Les créanciers du vendeur d'un fonds de commerce disposent d’un délai de 10 jours à compter de la publicité de cette vente (C. com. art. L 141-12) pour faire opposition au paiement du prix (art. L 141-14). L'acheteur qui paie le vendeur sans avoir procédé à la publicité ou avant l’expiration du délai précité n’est pas libéré à l’égard des tiers (art. L 141-17).

Le propriétaire d’un fonds de commerce décide de le vendre pour 500 000 €. L'acheteur lui verse la moitié du prix à titre d’avance lors de la promesse de vente puis 150 000 € au moment de la conclusion de l’acte définitif. Le solde du prix (100 000 €) est séquestré jusqu’au terme du délai d’opposition de l’article L 141-14 précité. Après avoir formé opposition pour la créance qu'elle détenait contre le vendeur à hauteur de 122 370 €, l’administration fiscale poursuit l’acheteur afin qu’il soit condamné à lui payer cette somme, la créance étant demeurée impayée en raison d'un irrégularité de son opposition.

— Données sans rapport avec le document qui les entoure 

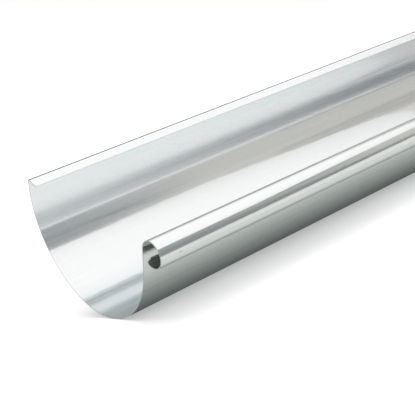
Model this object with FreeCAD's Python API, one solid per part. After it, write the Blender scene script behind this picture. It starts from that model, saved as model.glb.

Il est fait droit à sa demande. Les créanciers du vendeur du fonds étant des tiers, au sens de l’article L 141-17, qu’ils aient ou non valablement fait opposition au paiement du prix, le paiement fait au vendeur avant l’expiration du délai d’opposition leur est inopposable. En l’espèce, le vendeur restait débiteur à la date de la publicité de la vente d’un passif fiscal certain et le paiement fait par l’acheteur qui s’était directement libéré entre les mains du vendeur d'une partie du prix de vente avant l’expiration du délai de 10 jours n’était pas opposable à l'administration fiscale. Cette dernière était donc fondée à réclamer à l’acheteur le paiement de sa créance dans la limite des sommes prématurément versées.

A noter :

La Cour de cassation juge depuis longtemps que les créanciers du vendeur d’un fonds de commerce sont des tiers, qu’ils aient ou non fait opposition au paiement du prix (Cass. com. 1-6-1981 n° 79-14.101 P : Bull. civ. IV n° 256, rendu sous l'empire de la loi du 17-3-1909 mais transposable à C. com. art. L 141-17). Dès lors, le paiement fait au vendeur du fonds avant l’expiration du délai d’opposition leur est inopposable (Cass. com. 24-5-2005 n° 01-15.337 FS-PB : RJDA 8-9/05 n° 961), ce qu'elle a rappelé dans un arrêt récent (Cass. com. 8-3-2023 n° 21-18.677 F-B : BRDA 8/23 inf. 9). Les décisions précitées ont toutes été rendues dans un cas où une procédure collective avait été ouverte à l'encontre du vendeur ; la Haute Juridiction avait ainsi retenu que le représentant des créanciers de la procédure pouvait réclamer à l'acheteur les sommes prématurément versées afin de reconstituer leur gage commun. 

L'arrêt commenté reprend les principes précédemment énoncés hors d'un contexte de procédure collective, lorsqu'un des créanciers du vendeur agit directement contre l'acheteur après avoir vainement formé opposition. L'obligation au paiement de l'acheteur s'exerce dans la limite des sommes que l'acheteur a prématurément versées.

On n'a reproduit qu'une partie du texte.